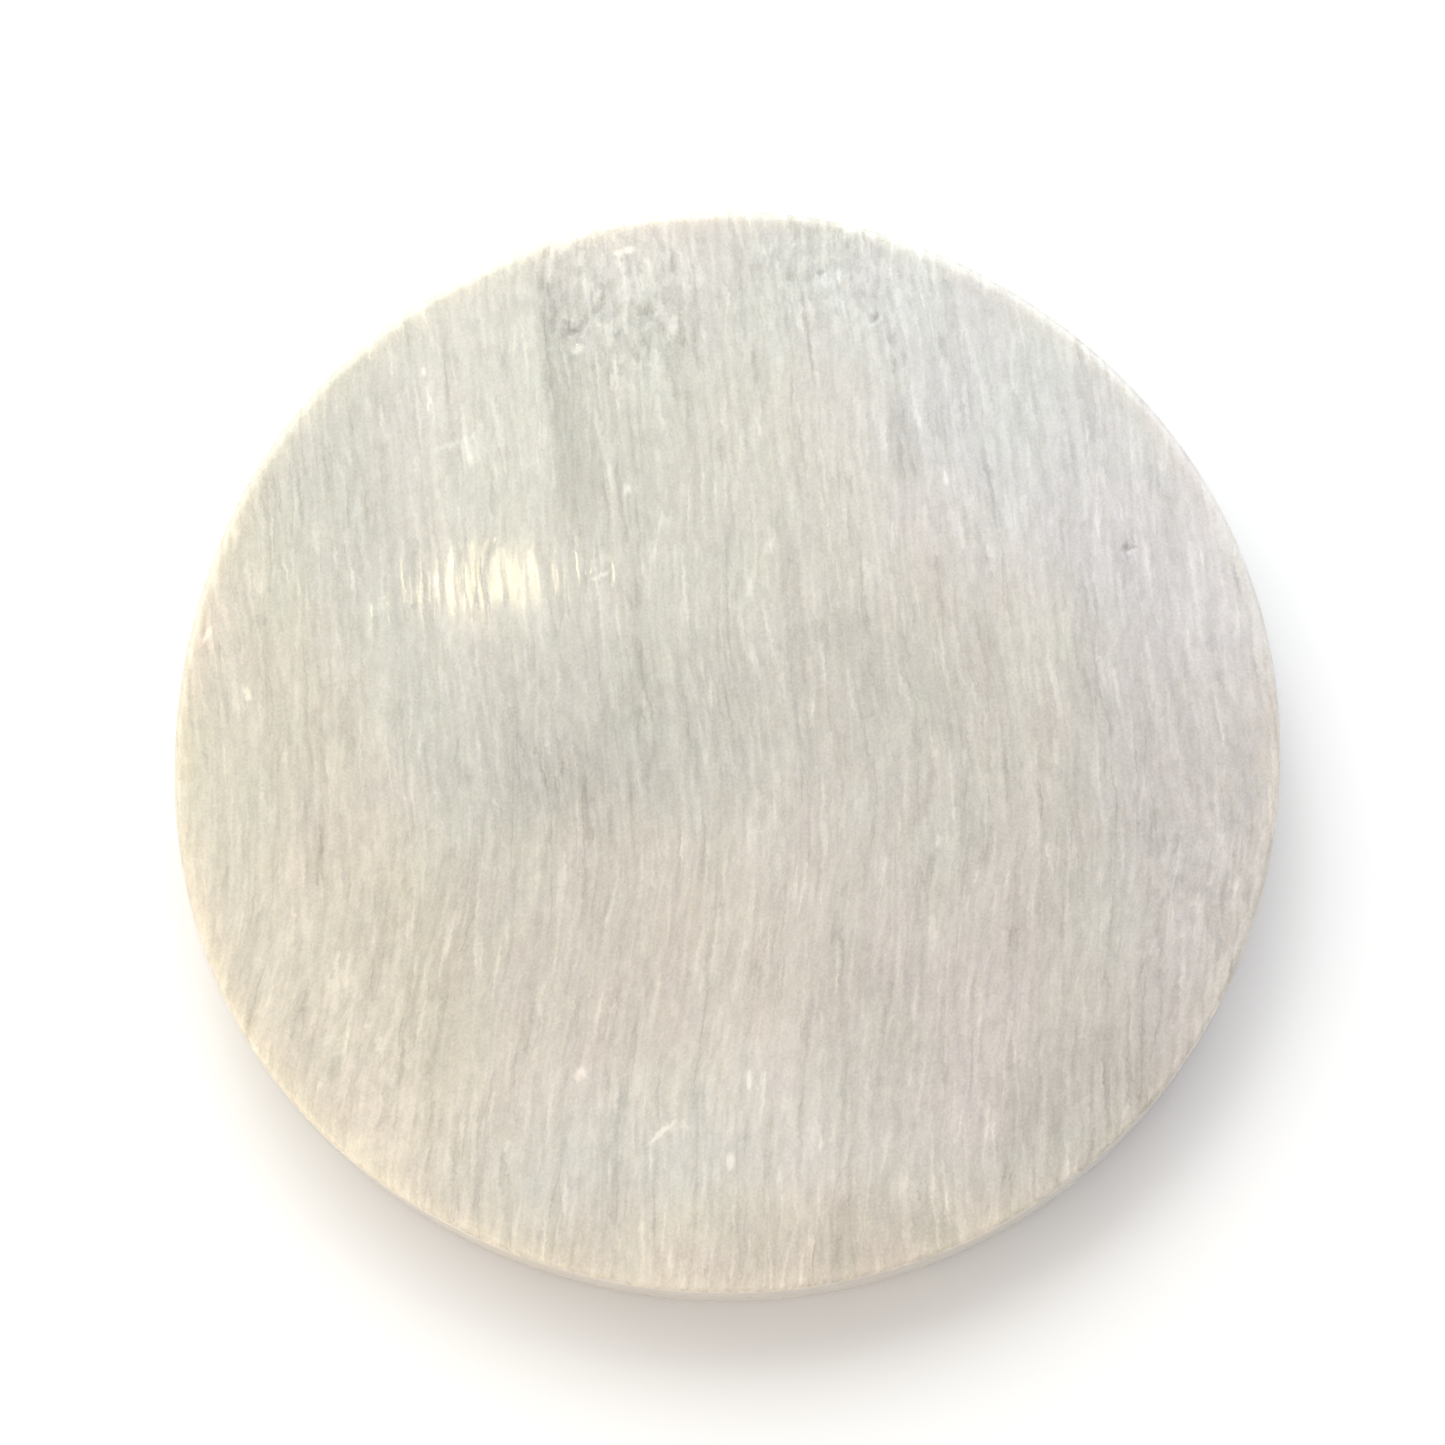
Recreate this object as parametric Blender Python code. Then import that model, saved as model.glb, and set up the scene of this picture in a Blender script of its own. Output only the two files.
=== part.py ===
"""Satin spar disc: a thin round plate cut from one piece of fibrous gypsum and polished.

Run with: blender --background --python part.py
Metres, +Z up. The origin is at the middle of the disc's footprint, on the face it rests on.
The stone's fibres run roughly along Y.
"""

import math

import bmesh
import bpy

# Driving sizes, in metres.
MEAN_DIAMETER = 0.080
THICKNESS = 0.008
EDGE_ROUND = 0.0005

# The disc is ground round by hand, so its rim rises and falls a little.
# Each wave is: lobes round the rim, height in metres, angle of a lobe's top in degrees.
RIM_WAVES = (
    (3, 0.000190, -28.0),
    (4, 0.000112, 31.0),
    (5, 0.000072, -1.0),
    (6, 0.000055, 20.0),
)

# How finely the round shapes are drawn.
RIM_POINTS = 360
EDGE_ROUND_SEGMENTS = 4
SHARP_ANGLE = math.radians(40.0)

# Polished satin spar: milky, slightly warm white.
STONE_COLOUR = (0.69, 0.65, 0.58)
STONE_ROUGHNESS = 0.32
STONE_METALLIC = 0.0


def remove_all_objects():
    """Empty the scene."""
    for item in list(bpy.data.objects):
        bpy.data.objects.remove(item, do_unlink=True)


def stone_material(name):
    """The polished stone, as one plain Principled material."""
    material = bpy.data.materials.new(name)
    material.use_nodes = True
    shader = material.node_tree.nodes["Principled BSDF"]
    shader.inputs["Base Color"].default_value = (*STONE_COLOUR, 1.0)
    shader.inputs["Roughness"].default_value = STONE_ROUGHNESS
    shader.inputs["Metallic"].default_value = STONE_METALLIC
    return material


def rim_radius(angle):
    """Distance from the middle of the disc to its wall, at an angle from +X in radians."""
    radius = MEAN_DIAMETER / 2
    for lobes, height, lobe_angle in RIM_WAVES:
        radius += height * math.cos(lobes * (angle - math.radians(lobe_angle)))
    return radius


def rim_outline():
    """Points along the wall, anticlockwise from above, with their box centred on the origin."""
    points = []
    for step in range(RIM_POINTS):
        angle = math.tau * step / RIM_POINTS
        radius = rim_radius(angle)
        points.append((radius * math.cos(angle), radius * math.sin(angle)))
    xs = [x for x, y in points]
    ys = [y for x, y in points]
    middle_x = (min(xs) + max(xs)) / 2
    middle_y = (min(ys) + max(ys)) / 2
    return [(x - middle_x, y - middle_y) for x, y in points]


def plate_mesh(name, outline, thickness):
    """A closed plate: the outline as a flat face on z = 0, extruded up to the thickness."""
    form = bmesh.new()
    corners = [form.verts.new((x, y, 0.0)) for x, y in outline]
    face = form.faces.new(corners)
    raised = bmesh.ops.extrude_face_region(form, geom=[face])
    raised_corners = [item for item in raised["geom"] if isinstance(item, bmesh.types.BMVert)]
    bmesh.ops.translate(form, verts=raised_corners, vec=(0.0, 0.0, thickness))
    bmesh.ops.recalc_face_normals(form, faces=form.faces)
    mesh = bpy.data.meshes.new(name)
    form.to_mesh(mesh)
    form.free()
    return mesh


def satin_spar_disc():
    """The whole object: one piece of stone with a flat back, a flat face and eased edges."""
    mesh = plate_mesh("satin_spar_disc", rim_outline(), THICKNESS)
    disc = bpy.data.objects.new("satin_spar_disc", mesh)
    bpy.context.scene.collection.objects.link(disc)
    mesh.materials.append(stone_material("satin_spar"))

    eased = disc.modifiers.new("eased_edges", "BEVEL")
    eased.width = EDGE_ROUND
    eased.segments = EDGE_ROUND_SEGMENTS
    eased.limit_method = "ANGLE"
    eased.angle_limit = SHARP_ANGLE

    mesh.shade_smooth()
    mesh.set_sharp_from_angle(angle=SHARP_ANGLE)
    return disc


def main():
    remove_all_objects()
    satin_spar_disc()


main()
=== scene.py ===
"""The looks of the satin spar disc: its polished, fibrous stone, its marks, and a soft studio.

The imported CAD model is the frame. One refined mesh stands for the CAD disc. It has the same
outline and thickness, with the small reliefs of a hand-polished stone: pits, hollows, splintered
cracks and a nibbled edge. Sizes in the tables and the helpers are millimetres; the scene is metres.
"""
import math

import bpy
import numpy as np
from mathutils import Matrix, Vector, geometry, noise


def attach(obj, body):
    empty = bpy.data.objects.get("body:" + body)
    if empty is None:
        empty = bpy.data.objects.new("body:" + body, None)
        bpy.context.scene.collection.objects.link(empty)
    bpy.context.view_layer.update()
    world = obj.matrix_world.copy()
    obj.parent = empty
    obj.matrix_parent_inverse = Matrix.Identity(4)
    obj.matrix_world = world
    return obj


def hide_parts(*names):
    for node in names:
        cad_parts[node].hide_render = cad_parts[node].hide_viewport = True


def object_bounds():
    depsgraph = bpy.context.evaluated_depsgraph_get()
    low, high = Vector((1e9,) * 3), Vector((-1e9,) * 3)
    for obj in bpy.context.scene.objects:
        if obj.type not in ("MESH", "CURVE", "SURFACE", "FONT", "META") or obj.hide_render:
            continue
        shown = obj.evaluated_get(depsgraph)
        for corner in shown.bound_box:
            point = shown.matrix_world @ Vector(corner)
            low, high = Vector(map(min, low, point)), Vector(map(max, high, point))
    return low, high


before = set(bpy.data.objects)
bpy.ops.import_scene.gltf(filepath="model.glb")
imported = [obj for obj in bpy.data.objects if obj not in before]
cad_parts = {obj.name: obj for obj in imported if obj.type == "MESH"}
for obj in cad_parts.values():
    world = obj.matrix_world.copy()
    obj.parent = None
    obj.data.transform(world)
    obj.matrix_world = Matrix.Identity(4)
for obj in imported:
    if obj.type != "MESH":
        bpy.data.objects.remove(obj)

CAD_NODE = "satin_spar_disc"
MM = 0.001
cad_low, cad_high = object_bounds()
THICKNESS = (cad_high.z - cad_low.z) / MM

# ---------------------------------------------------------------- the run of the fibres
# A fibre keeps one value of across(x, y). Fibres lean and fan a little. Going down, they bend at
# one height, and straighten slowly again lower down.
LEAN = 0.0341
BEND = 0.1203
BEND_Y = -8.7
BEND_SOFTNESS = 2.9
UNBEND = 0.0632
UNBEND_Y = -27.4
UNBEND_SOFTNESS = 8.0
FAN = -0.00037
FAN_CHANGE = 0.00002

# ---------------------------------------------------------------- mesh fineness
ACROSS_STEP = 0.17
ALONG_STEP = 0.75
UNDERSIDE_COARSENESS = 1.45
RIM_POINTS = 1080
EDGE_ROUND = 0.5
EDGE_RINGS = 5
WALL_RINGS = 14
RIM_CLEARANCE = 0.12
MARK_STEP = 0.11
MARK_REACH_ALONG = 0.8
MARK_REACH_SIDE = 0.9

# ---------------------------------------------------------------- relief, in millimetres
# Chips and bites show where their noise, times a gain, passes a start.
WAVE_DEPTH = 0.012
RIDGE_DEPTH = 0.004
CHIP_DEPTH = 0.05
CHIP_GAIN = 1.6
CHIP_START = 0.55
WALL_ROUGHNESS = 0.010
CORNER_BITE = 0.10
BITE_GAIN = 1.5
BITE_START = 0.6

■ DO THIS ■
Reproduce the listing in full. Keep it exactly as written.

■ RIGHT ANSWER ■
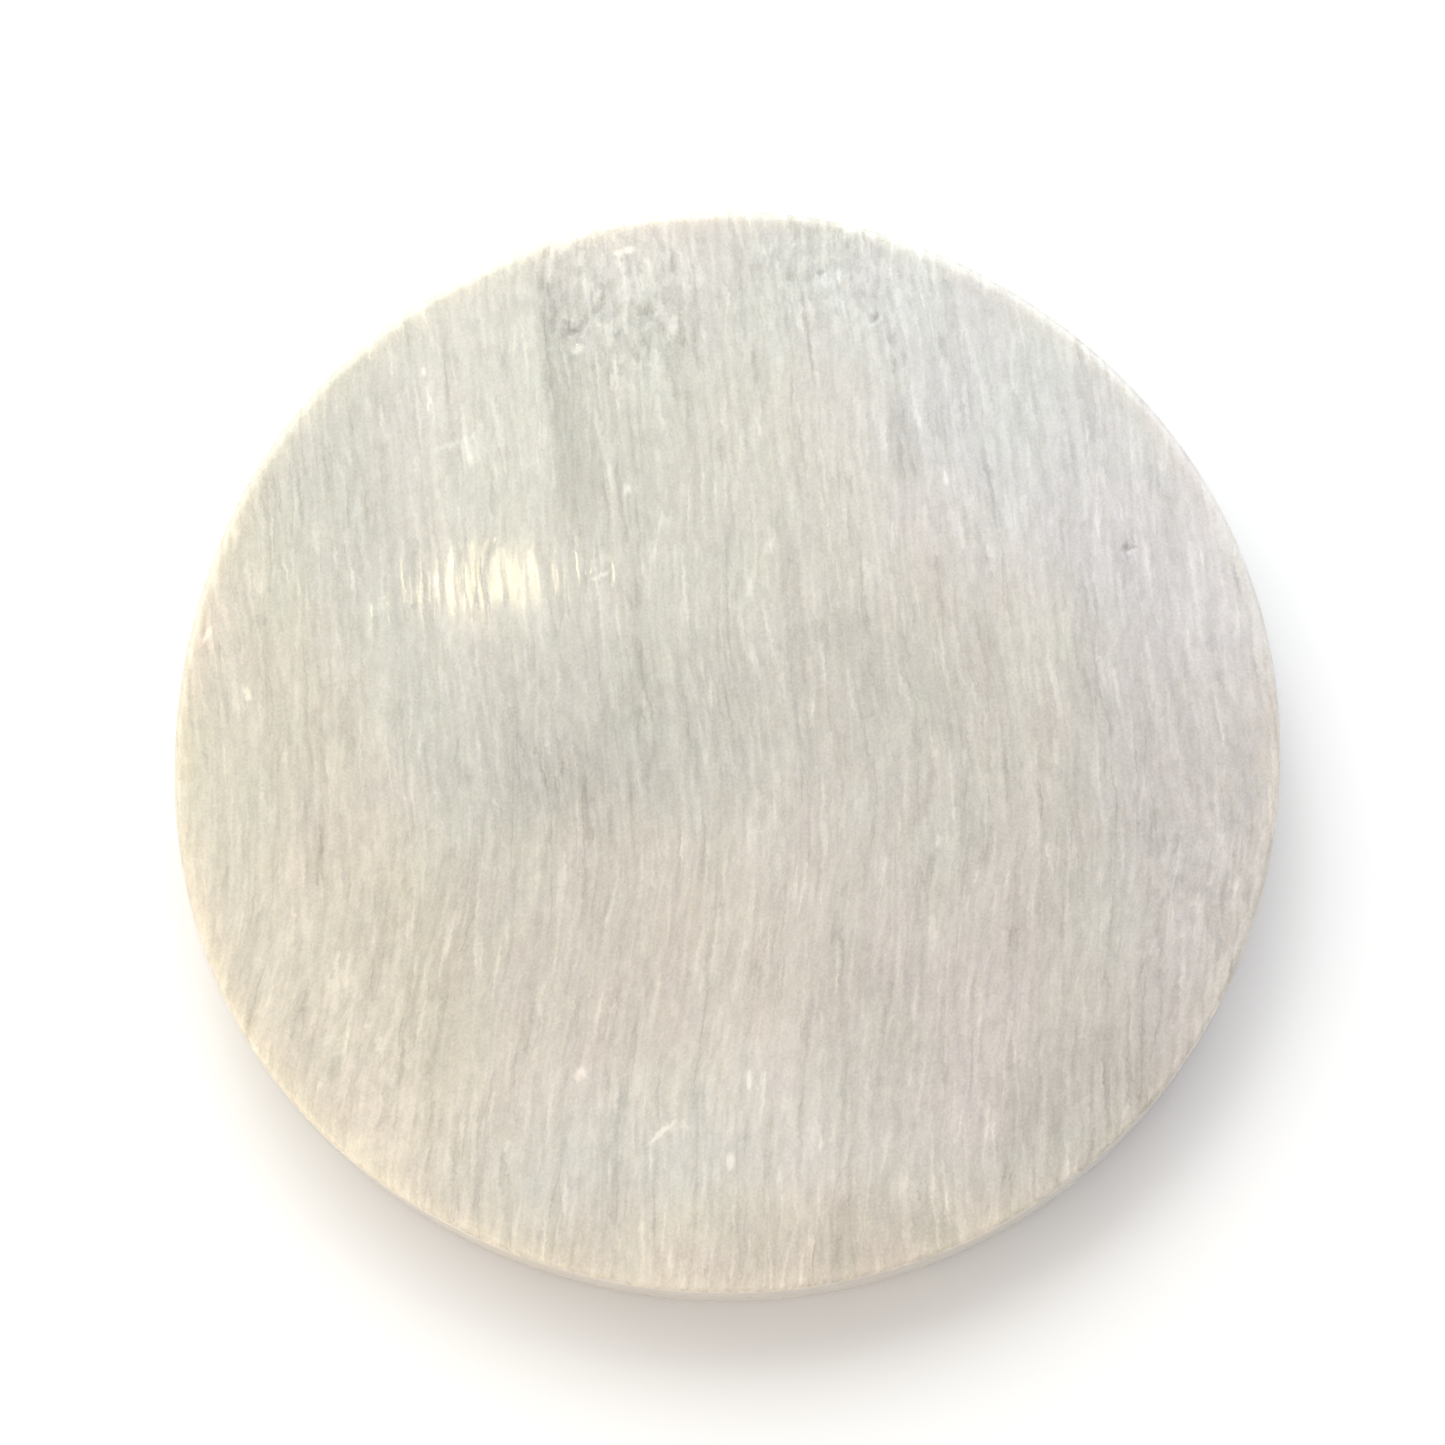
Recreate this object as parametric Blender Python code. Then import that model, saved as model.glb, and set up the scene of this picture in a Blender script of its own. Output only the two files.
=== part.py ===
"""Satin spar disc: a thin round plate cut from one piece of fibrous gypsum and polished.

Run with: blender --background --python part.py
Metres, +Z up. The origin is at the middle of the disc's footprint, on the face it rests on.
The stone's fibres run roughly along Y.
"""

import math

import bmesh
import bpy

# Driving sizes, in metres.
MEAN_DIAMETER = 0.080
THICKNESS = 0.008
EDGE_ROUND = 0.0005

# The disc is ground round by hand, so its rim rises and falls a little.
# Each wave is: lobes round the rim, height in metres, angle of a lobe's top in degrees.
RIM_WAVES = (
    (3, 0.000190, -28.0),
    (4, 0.000112, 31.0),
    (5, 0.000072, -1.0),
    (6, 0.000055, 20.0),
)

# How finely the round shapes are drawn.
RIM_POINTS = 360
EDGE_ROUND_SEGMENTS = 4
SHARP_ANGLE = math.radians(40.0)

# Polished satin spar: milky, slightly warm white.
STONE_COLOUR = (0.69, 0.65, 0.58)
STONE_ROUGHNESS = 0.32
STONE_METALLIC = 0.0


def remove_all_objects():
    """Empty the scene."""
    for item in list(bpy.data.objects):
        bpy.data.objects.remove(item, do_unlink=True)


def stone_material(name):
    """The polished stone, as one plain Principled material."""
    material = bpy.data.materials.new(name)
    material.use_nodes = True
    shader = material.node_tree.nodes["Principled BSDF"]
    shader.inputs["Base Color"].default_value = (*STONE_COLOUR, 1.0)
    shader.inputs["Roughness"].default_value = STONE_ROUGHNESS
    shader.inputs["Metallic"].default_value = STONE_METALLIC
    return material


def rim_radius(angle):
    """Distance from the middle of the disc to its wall, at an angle from +X in radians."""
    radius = MEAN_DIAMETER / 2
    for lobes, height, lobe_angle in RIM_WAVES:
        radius += height * math.cos(lobes * (angle - math.radians(lobe_angle)))
    return radius


def rim_outline():
    """Points along the wall, anticlockwise from above, with their box centred on the origin."""
    points = []
    for step in range(RIM_POINTS):
        angle = math.tau * step / RIM_POINTS
        radius = rim_radius(angle)
        points.append((radius * math.cos(angle), radius * math.sin(angle)))
    xs = [x for x, y in points]
    ys = [y for x, y in points]
    middle_x = (min(xs) + max(xs)) / 2
    middle_y = (min(ys) + max(ys)) / 2
    return [(x - middle_x, y - middle_y) for x, y in points]


def plate_mesh(name, outline, thickness):
    """A closed plate: the outline as a flat face on z = 0, extruded up to the thickness."""
    form = bmesh.new()
    corners = [form.verts.new((x, y, 0.0)) for x, y in outline]
    face = form.faces.new(corners)
    raised = bmesh.ops.extrude_face_region(form, geom=[face])
    raised_corners = [item for item in raised["geom"] if isinstance(item, bmesh.types.BMVert)]
    bmesh.ops.translate(form, verts=raised_corners, vec=(0.0, 0.0, thickness))
    bmesh.ops.recalc_face_normals(form, faces=form.faces)
    mesh = bpy.data.meshes.new(name)
    form.to_mesh(mesh)
    form.free()
    return mesh


def satin_spar_disc():
    """The whole object: one piece of stone with a flat back, a flat face and eased edges."""
    mesh = plate_mesh("satin_spar_disc", rim_outline(), THICKNESS)
    disc = bpy.data.objects.new("satin_spar_disc", mesh)
    bpy.context.scene.collection.objects.link(disc)
    mesh.materials.append(stone_material("satin_spar"))

    eased = disc.modifiers.new("eased_edges", "BEVEL")
    eased.width = EDGE_ROUND
    eased.segments = EDGE_ROUND_SEGMENTS
    eased.limit_method = "ANGLE"
    eased.angle_limit = SHARP_ANGLE

    mesh.shade_smooth()
    mesh.set_sharp_from_angle(angle=SHARP_ANGLE)
    return disc


def main():
    remove_all_objects()
    satin_spar_disc()


main()
=== scene.py ===
"""The looks of the satin spar disc: its polished, fibrous stone, its marks, and a soft studio.

The imported CAD model is the frame. One refined mesh stands for the CAD disc. It has the same
outline and thickness, with the small reliefs of a hand-polished stone: pits, hollows, splintered
cracks and a nibbled edge. Sizes in the tables and the helpers are millimetres; the scene is metres.
"""
import math

import bpy
import numpy as np
from mathutils import Matrix, Vector, geometry, noise


def attach(obj, body):
    empty = bpy.data.objects.get("body:" + body)
    if empty is None:
        empty = bpy.data.objects.new("body:" + body, None)
        bpy.context.scene.collection.objects.link(empty)
    bpy.context.view_layer.update()
    world = obj.matrix_world.copy()
    obj.parent = empty
    obj.matrix_parent_inverse = Matrix.Identity(4)
    obj.matrix_world = world
    return obj


def hide_parts(*names):
    for node in names:
        cad_parts[node].hide_render = cad_parts[node].hide_viewport = True


def object_bounds():
    depsgraph = bpy.context.evaluated_depsgraph_get()
    low, high = Vector((1e9,) * 3), Vector((-1e9,) * 3)
    for obj in bpy.context.scene.objects:
        if obj.type not in ("MESH", "CURVE", "SURFACE", "FONT", "META") or obj.hide_render:
            continue
        shown = obj.evaluated_get(depsgraph)
        for corner in shown.bound_box:
            point = shown.matrix_world @ Vector(corner)
            low, high = Vector(map(min, low, point)), Vector(map(max, high, point))
    return low, high


before = set(bpy.data.objects)
bpy.ops.import_scene.gltf(filepath="model.glb")
imported = [obj for obj in bpy.data.objects if obj not in before]
cad_parts = {obj.name: obj for obj in imported if obj.type == "MESH"}
for obj in cad_parts.values():
    world = obj.matrix_world.copy()
    obj.parent = None
    obj.data.transform(world)
    obj.matrix_world = Matrix.Identity(4)
for obj in imported:
    if obj.type != "MESH":
        bpy.data.objects.remove(obj)

CAD_NODE = "satin_spar_disc"
MM = 0.001
cad_low, cad_high = object_bounds()
THICKNESS = (cad_high.z - cad_low.z) / MM

# ---------------------------------------------------------------- the run of the fibres
# A fibre keeps one value of across(x, y). Fibres lean and fan a little. Going down, they bend at
# one height, and straighten slowly again lower down.
LEAN = 0.0341
BEND = 0.1203
BEND_Y = -8.7
BEND_SOFTNESS = 2.9
UNBEND = 0.0632
UNBEND_Y = -27.4
UNBEND_SOFTNESS = 8.0
FAN = -0.00037
FAN_CHANGE = 0.00002

# ---------------------------------------------------------------- mesh fineness
ACROSS_STEP = 0.17
ALONG_STEP = 0.75
UNDERSIDE_COARSENESS = 1.45
RIM_POINTS = 1080
EDGE_ROUND = 0.5
EDGE_RINGS = 5
WALL_RINGS = 14
RIM_CLEARANCE = 0.12
MARK_STEP = 0.11
MARK_REACH_ALONG = 0.8
MARK_REACH_SIDE = 0.9

# ---------------------------------------------------------------- relief, in millimetres
# Chips and bites show where their noise, times a gain, passes a start.
WAVE_DEPTH = 0.012
RIDGE_DEPTH = 0.004
CHIP_DEPTH = 0.05
CHIP_GAIN = 1.6
CHIP_START = 0.55
WALL_ROUGHNESS = 0.010
CORNER_BITE = 0.10
BITE_GAIN = 1.5
BITE_START = 0.6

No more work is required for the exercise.